:: Given entries ::
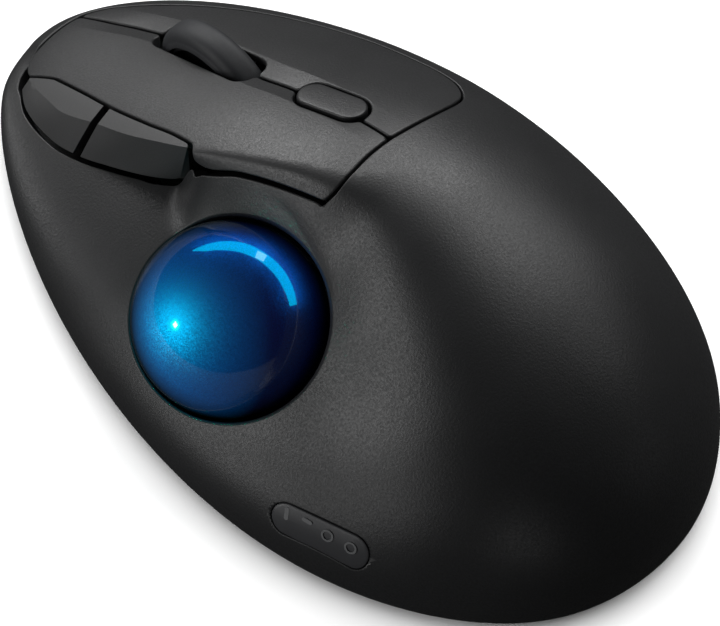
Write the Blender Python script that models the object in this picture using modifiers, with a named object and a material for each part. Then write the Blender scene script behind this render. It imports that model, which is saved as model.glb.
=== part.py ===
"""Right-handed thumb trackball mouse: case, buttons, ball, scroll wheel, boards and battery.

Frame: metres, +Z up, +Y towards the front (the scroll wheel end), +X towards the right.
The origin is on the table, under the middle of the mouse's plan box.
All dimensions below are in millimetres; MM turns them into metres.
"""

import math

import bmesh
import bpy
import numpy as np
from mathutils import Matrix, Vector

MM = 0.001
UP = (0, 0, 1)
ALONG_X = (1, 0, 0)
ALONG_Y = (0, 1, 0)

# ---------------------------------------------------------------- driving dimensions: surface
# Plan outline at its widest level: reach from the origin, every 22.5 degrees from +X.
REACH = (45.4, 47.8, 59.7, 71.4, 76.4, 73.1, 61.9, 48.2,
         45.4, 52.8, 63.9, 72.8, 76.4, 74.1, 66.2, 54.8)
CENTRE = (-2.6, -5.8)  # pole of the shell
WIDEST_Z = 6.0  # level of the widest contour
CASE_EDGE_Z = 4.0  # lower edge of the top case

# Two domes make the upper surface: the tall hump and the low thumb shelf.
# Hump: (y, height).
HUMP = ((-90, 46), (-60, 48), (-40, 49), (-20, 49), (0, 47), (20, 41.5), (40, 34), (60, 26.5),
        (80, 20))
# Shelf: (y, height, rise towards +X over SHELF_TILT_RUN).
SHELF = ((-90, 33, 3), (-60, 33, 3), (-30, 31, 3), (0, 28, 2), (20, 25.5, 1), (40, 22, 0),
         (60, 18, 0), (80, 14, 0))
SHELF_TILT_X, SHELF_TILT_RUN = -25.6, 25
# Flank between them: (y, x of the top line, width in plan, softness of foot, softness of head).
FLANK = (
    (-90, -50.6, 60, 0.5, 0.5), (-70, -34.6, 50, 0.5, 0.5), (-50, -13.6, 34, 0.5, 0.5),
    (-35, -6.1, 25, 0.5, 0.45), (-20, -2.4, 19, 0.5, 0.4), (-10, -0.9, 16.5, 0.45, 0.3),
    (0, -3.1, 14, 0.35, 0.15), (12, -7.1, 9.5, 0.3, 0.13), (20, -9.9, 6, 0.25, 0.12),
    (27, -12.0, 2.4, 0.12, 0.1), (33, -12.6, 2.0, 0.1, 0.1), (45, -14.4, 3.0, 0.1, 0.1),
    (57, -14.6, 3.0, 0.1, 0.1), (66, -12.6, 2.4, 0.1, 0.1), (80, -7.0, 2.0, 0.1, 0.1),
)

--

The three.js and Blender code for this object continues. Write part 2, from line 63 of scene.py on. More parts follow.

* * *

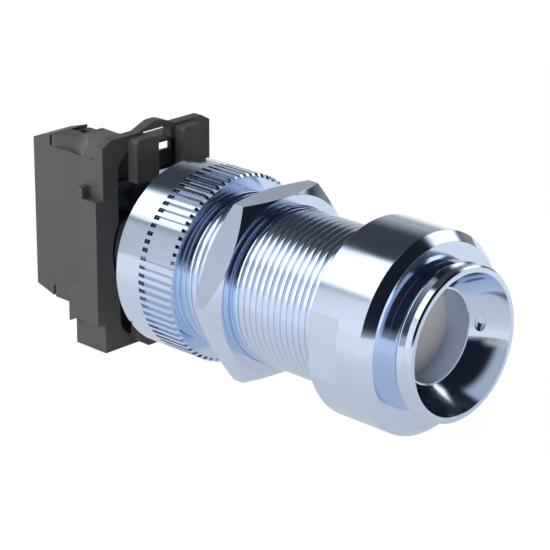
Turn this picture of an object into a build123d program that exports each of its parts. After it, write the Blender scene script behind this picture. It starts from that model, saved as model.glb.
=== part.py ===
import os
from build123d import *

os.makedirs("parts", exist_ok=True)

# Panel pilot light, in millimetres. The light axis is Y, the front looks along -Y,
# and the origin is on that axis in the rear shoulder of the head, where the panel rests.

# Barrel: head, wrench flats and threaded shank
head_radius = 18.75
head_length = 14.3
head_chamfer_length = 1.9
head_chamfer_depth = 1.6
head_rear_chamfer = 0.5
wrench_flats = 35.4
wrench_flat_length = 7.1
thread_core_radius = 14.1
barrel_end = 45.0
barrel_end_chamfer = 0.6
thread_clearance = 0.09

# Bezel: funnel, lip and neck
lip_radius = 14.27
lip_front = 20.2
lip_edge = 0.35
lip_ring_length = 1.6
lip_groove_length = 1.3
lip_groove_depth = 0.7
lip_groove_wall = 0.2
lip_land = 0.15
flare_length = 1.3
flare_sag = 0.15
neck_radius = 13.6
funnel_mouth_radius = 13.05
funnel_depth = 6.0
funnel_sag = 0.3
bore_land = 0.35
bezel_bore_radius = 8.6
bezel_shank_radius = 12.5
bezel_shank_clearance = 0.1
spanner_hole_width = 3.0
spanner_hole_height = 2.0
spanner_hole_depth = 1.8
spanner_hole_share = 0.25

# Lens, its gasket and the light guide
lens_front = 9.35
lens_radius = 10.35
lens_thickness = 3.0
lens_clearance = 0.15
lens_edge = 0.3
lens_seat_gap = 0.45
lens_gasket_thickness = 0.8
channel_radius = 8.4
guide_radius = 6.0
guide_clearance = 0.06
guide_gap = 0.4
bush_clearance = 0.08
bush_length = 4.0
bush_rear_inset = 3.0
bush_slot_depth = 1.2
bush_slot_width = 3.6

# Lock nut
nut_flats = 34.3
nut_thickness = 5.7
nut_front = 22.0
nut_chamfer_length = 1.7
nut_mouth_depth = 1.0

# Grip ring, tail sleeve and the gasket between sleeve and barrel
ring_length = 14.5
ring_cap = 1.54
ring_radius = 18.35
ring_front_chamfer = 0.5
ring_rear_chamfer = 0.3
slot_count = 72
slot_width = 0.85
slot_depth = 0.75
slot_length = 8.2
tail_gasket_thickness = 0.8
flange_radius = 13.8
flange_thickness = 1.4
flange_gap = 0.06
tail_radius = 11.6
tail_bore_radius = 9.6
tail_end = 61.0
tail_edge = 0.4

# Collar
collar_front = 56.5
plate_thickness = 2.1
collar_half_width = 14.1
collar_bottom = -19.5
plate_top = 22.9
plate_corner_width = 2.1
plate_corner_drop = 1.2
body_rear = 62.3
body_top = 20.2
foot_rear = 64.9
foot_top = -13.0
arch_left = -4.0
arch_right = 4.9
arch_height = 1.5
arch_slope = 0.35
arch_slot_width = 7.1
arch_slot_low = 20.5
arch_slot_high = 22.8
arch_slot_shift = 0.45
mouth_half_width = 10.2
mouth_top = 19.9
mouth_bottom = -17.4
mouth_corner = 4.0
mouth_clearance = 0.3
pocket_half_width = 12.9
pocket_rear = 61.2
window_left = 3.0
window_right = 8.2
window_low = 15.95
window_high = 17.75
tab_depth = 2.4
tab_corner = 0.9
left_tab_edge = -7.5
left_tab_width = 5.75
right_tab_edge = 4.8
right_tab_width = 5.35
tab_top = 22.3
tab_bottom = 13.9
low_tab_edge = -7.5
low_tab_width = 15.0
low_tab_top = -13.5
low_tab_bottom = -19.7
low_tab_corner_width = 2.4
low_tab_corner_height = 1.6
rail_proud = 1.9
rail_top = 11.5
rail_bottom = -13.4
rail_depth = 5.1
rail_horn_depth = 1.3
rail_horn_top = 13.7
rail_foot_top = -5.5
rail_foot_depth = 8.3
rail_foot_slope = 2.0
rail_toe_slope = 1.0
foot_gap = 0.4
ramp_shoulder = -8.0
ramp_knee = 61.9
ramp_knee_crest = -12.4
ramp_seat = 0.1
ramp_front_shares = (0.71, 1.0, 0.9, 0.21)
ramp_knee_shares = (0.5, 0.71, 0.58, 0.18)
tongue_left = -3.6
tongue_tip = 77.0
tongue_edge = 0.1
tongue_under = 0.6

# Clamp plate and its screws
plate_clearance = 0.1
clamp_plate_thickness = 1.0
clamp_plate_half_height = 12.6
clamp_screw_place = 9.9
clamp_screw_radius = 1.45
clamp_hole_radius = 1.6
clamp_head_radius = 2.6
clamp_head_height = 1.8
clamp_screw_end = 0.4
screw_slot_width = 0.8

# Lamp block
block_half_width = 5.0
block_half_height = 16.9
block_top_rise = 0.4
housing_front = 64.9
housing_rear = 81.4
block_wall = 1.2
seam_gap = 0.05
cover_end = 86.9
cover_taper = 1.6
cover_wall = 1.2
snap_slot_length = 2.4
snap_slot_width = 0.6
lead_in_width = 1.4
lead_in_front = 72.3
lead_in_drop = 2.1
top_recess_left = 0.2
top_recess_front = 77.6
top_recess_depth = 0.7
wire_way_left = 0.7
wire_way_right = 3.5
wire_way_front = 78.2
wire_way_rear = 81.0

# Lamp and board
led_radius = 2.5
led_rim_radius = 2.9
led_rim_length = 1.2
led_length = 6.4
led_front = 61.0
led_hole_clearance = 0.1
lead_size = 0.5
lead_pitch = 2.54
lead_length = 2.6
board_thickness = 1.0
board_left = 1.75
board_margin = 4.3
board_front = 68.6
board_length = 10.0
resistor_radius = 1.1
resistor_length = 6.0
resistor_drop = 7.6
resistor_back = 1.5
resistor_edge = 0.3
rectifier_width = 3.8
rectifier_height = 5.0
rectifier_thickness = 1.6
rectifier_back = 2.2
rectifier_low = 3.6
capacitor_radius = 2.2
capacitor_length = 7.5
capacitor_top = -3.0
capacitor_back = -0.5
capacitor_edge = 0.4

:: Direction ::
For the data above, state only how many lines include the word "into".

:: Task solution ::
2